La faillite de la gauche française

Publié le 30 Janvier 2024

La faillite de la gauche française
Au-delà des sondages et des prochaines élections, il semble important de se pencher sur l'effondrement de la gauche française. Le populisme remplace la lutte des classe mais débouche vers des scores électoraux médiocres. La gauche ne parvient même pas à s'appuyer sur les mouvements sociaux pour impulser une dynamique majoritaire. 

 

 

La gauche française semble moribonde. Du mouvement des Gilets jaunes aux révoltes contre les violences policières, en passant par la lutte contre la réforme des retraites, un retour de la conflictualité sociale se déploie. La gauche perdure à travers les scores électoraux de Jean-Luc Mélenchon. Néanmoins, ce courant ne parvient plus à s’appuyer sur l’effervescence sociale pour se développer.

Les alternances entre gauche et droite au service de la même gestion néolibérale ont débouché vers l’effondrement des partis politiques traditionnels. Le Parti socialiste et le Parti communiste se sont discrédités avec leur politique au gouvernement. Même la droite gaulliste semble disparaître. La tendance est aux forces nouvelles qui prétendent dépasser dépasser le vieux conflit de la droite et de la gauche. Un champ politique éclaté rend difficile la délimitation claire de majorités durables.

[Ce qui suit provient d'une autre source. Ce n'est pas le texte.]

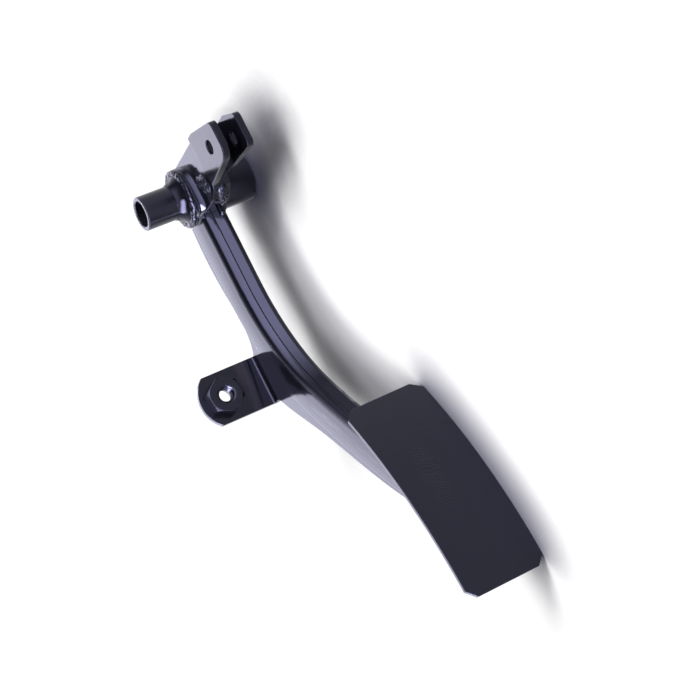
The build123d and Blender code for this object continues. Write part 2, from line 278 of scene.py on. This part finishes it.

Roger Martelli, codirecteur du magazine Regards, s’accroche aux décombres la NUPES et de l’union de la gauche. Il propose un éclairage historique pour mieux comprendre les mutations de la vie politique française. Roger Martelli s’attache également à dessiner des perspectives pour la gauche dans le livre Pourquoi la gauche a perdu et comment elle peut gagner.

 

 

                          Pourquoi la gauche a perdu: Et comment elle peut gagner

 

 

Gauche et peuple

 

La gauche reste un courant contesté au sein même du mouvement ouvrier. Le syndicalisme révolutionnaire s’oppose à la gauche associée au parlementarisme bourgeois. En 1944, dans la revue Les Temps modernes, Dionys Mascolo attaque la gauche comme « une certaine manière d’être bourgeois ». La gauche se distingue alors du courant révolutionnaire. Cornélius Castoriadis, dans une tribune publiée dans Le Monde en 1986, observe que le clivage droite-gauche ne répond pas aux grands grands problèmes de notre époque et ne correspond pas à des choix opposés.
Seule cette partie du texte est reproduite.